At least eight Taleban militants were also killed during the clashes which began when an Afghan border post was attacked before dawn on Wednesday.
During the battle, Nato forces fired shells and carried out an incursion into the Bajaur tribal region, it said.
Nato has not been granted permission to pursue militants over the frontier.
The Pakistani government warned earlier this year that unauthorised incursions by foreign troops would be treated as an invasion.
At a news conference, Pakistani foreign ministry spokesman Mohammad Sadiq said Nato and Afghanistan had insisted their troops had only deliberately targeted the militants who initiated the attack. .
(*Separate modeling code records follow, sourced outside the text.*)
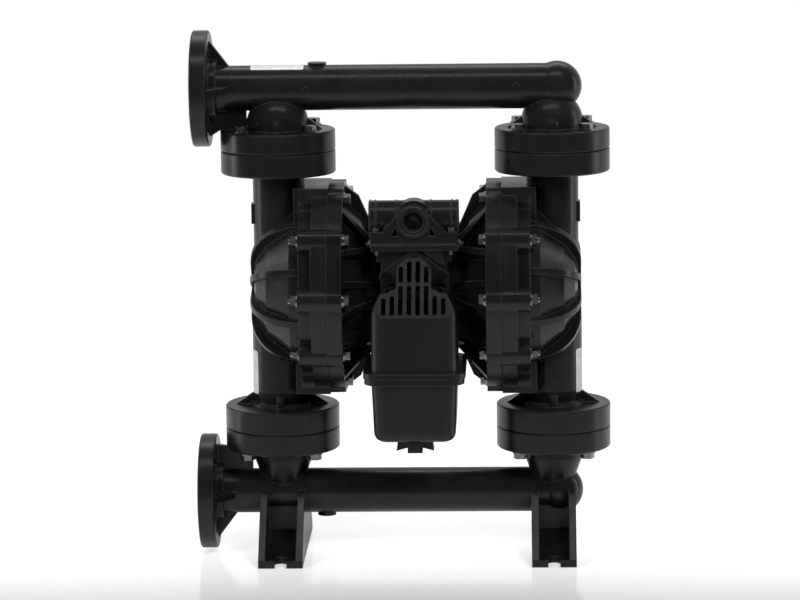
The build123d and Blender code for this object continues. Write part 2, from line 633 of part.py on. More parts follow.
def air_cover():
    body = turned([(COVER_JOINT_X, 0), (COVER_JOINT_X, AIR_RING_R), (AIR_FLANGE_X, AIR_RING_R), (AIR_FLANGE_X, 112),
                   (AIR_BACK_X + 4, 89), (AIR_BACK_X, 80), (AIR_BACK_X, HUB_RADIUS), (HOUSING_X, HUB_RADIUS),
                   (HOUSING_X, 0)])
    for angle in bolt_angles():
        body += rod_x(LOBE_R + 0.5, AIR_FLANGE_X, COVER_JOINT_X, *around(BOLT_CIRCLE_R, angle))
    lug_angle = 43.0
    lug_r = sqrt(ARM_Y ** 2 + ARM_Z ** 2)
    for back in (False, True):
        for up in (1, -1):
            def place(angle):
                angle = up * angle
                return 180 - angle if back else angle
            body += fin(place(27), place(lug_angle - 3), lug_r)
            body += fin(place(57), place(lug_angle + 3), lug_r)
            body += fin(place(9.5), place(9.5), HUB_RADIUS + 6, 96)
    for angle in (90, -90):
        body += fin(angle, angle, HUB_RADIUS + 6, 118)
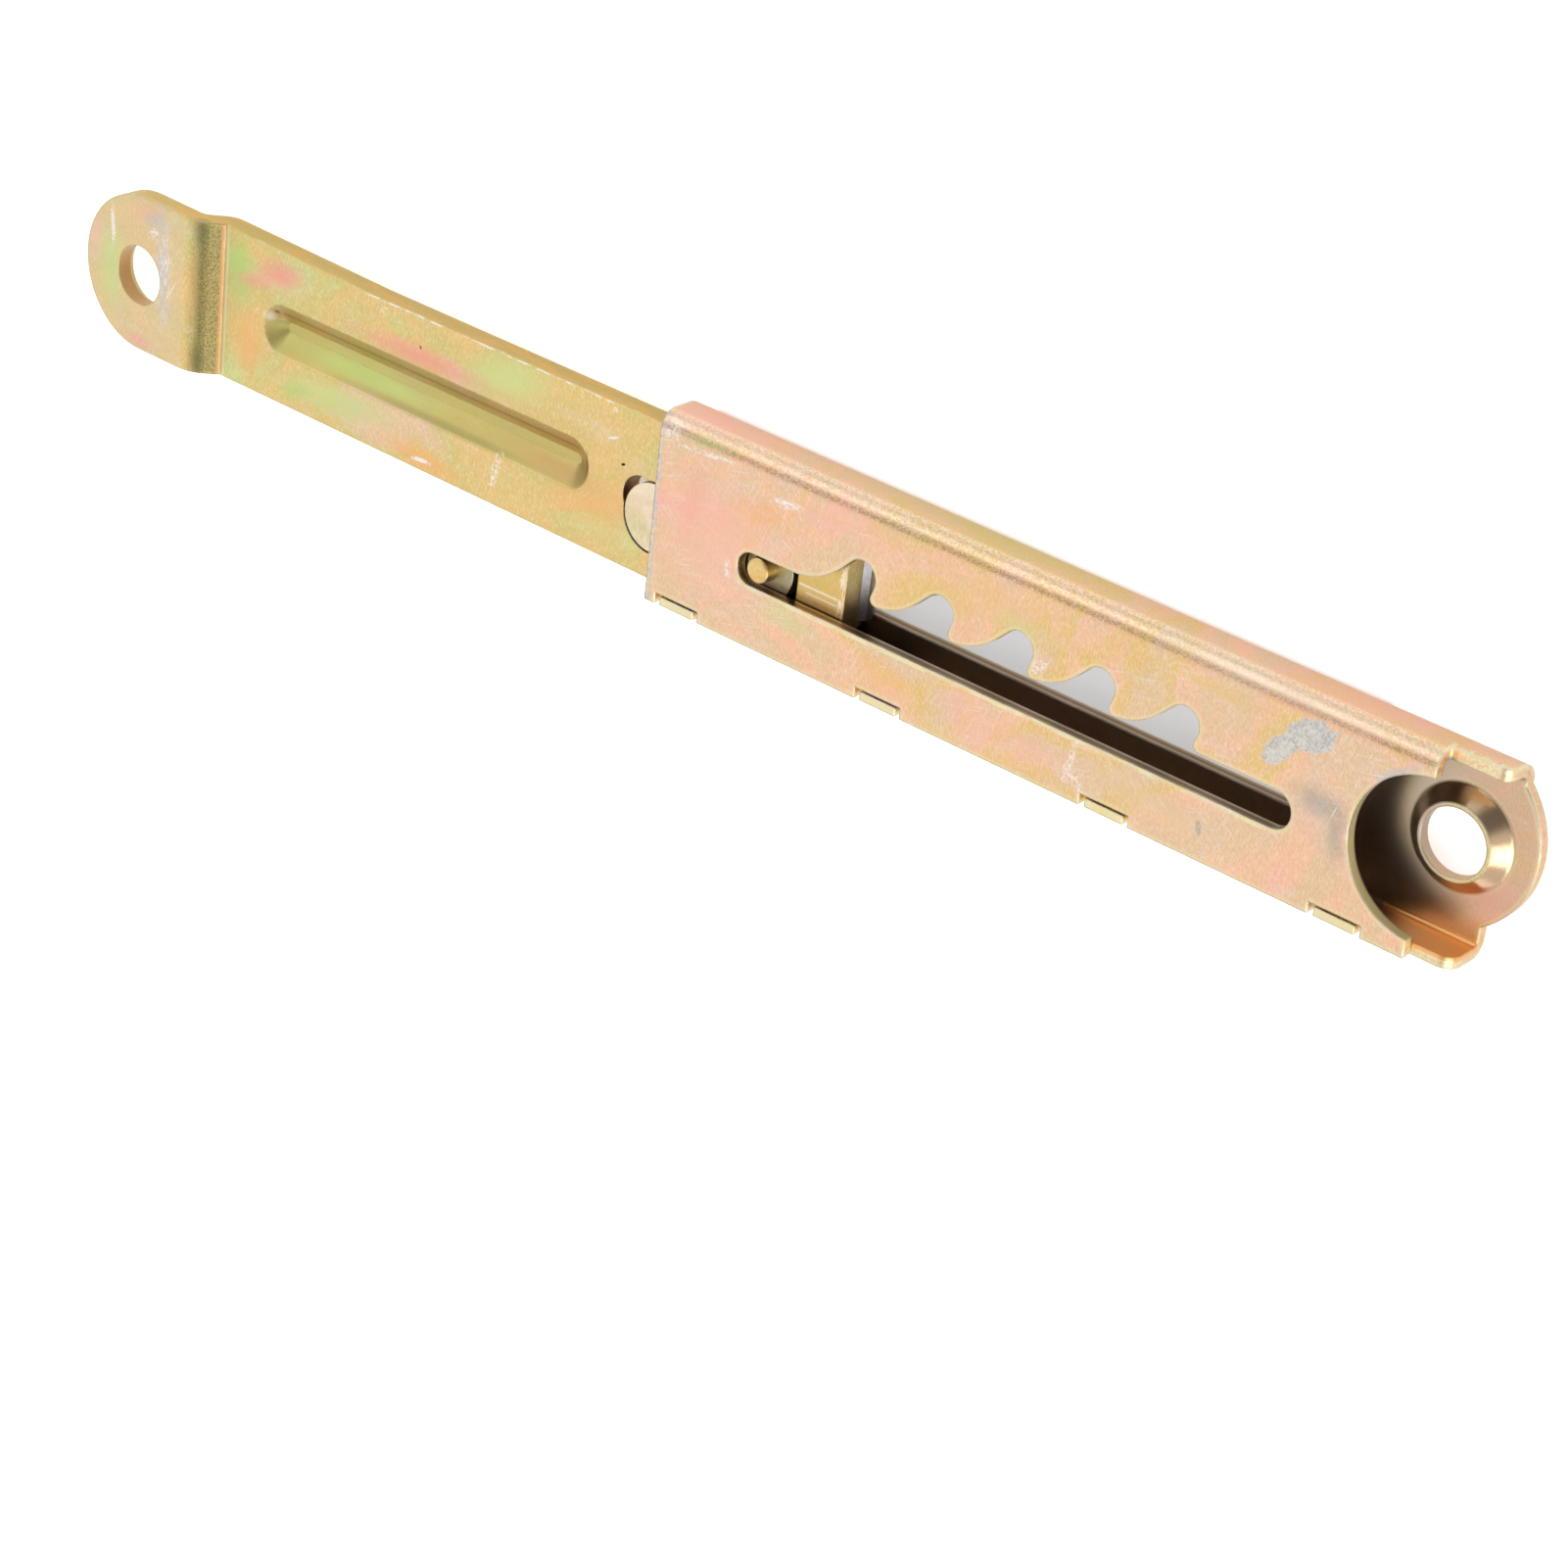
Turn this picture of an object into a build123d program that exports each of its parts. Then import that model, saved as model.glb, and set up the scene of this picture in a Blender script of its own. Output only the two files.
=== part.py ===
from build123d import *
import os
from math import acos, asin, atan2, cos, hypot, radians, sin, sqrt, tan

os.makedirs("parts", exist_ok=True)

# The slide lies on its back plate. X runs along it, from the sheath's mounting hole
# towards the arm's ear, Y runs across it towards the tabbed seam, and Z points up,
# out of the front plate. Heights are measured from the back plane while a piece is made,
# and each finished piece is lowered, so the origin is the middle of the mounting hole.

# Folded sheath
sheet_t = 1.5
sheath_h = 8.0
sheath_w = 25.5
sheath_mid_y = 0.75
mouth_x = 114.4
front_corner_r = 2.4
back_corner_r = 3.0
seam_corner_r = 2.0
seam_gap = 0.12

# Rounded end of the back plate, and the bite out of the front plate
end_r = 12.2
end_mid_x = 2.6
end_mid_y = -0.5
bite_r = 10.05
bite_mid_x = 0.55
bite_mid_y = 1.15

# Side walls beyond the front plate: a low lip on the toothed side, a lug on the seam side
lip_start_x = 1.4
lip_end_x = -6.2
lip_z = 5.45
lip_corner_r = 1.5
lug_start_x = 1.0
lug_end_x = -4.35
lug_corner_r = 2.0

# Raised boss round the mounting hole
mount_hole_r = 4.2
boss_rise = 2.0
boss_foot_r = 6.5
boss_top_r = 4.65
boss_under_r = 6.1
boss_foot_fillet = 0.6

# Sawtooth slot, the same in both plates
slot_low_y = 5.45
slot_pin_gap = 1.0
slot_left_w = 4.4
slot_right_x = 20.45
slot_right_w = 4.9
notch_count = 5
notch_pitch = 11.87
notch_first_back = 16.75
notch_r = 2.2
notch_mid_y = -2.2
ramp_deg = 45.0
ramp_len = 2.7
tooth_tip_y = 0.75
tooth_tip_r = 0.85
tooth_tip_back = 2.55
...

| We emphasised that military action on Pakistan side is the exclusive responsibility of Pakistani forces Mohammad Sadiq Pakistan Foreign Ministry |
"We have lodged a strong protest with the Afghan and Isaf (Nato-led International Security Assistance Force) side and told them in clear terms that such incidents must not be repeated," he said.
"We emphasised that military action on Pakistan side is the exclusive responsibility of Pakistani forces," he added.
The US military has in the past, however, launched several missiles targeting Islamist militants based in Pakistan.
A senior al-Qaeda leader in Afghanistan, Abu Laith al-Libi, is believed to have been killed in a such a strike in North Waziristan in January.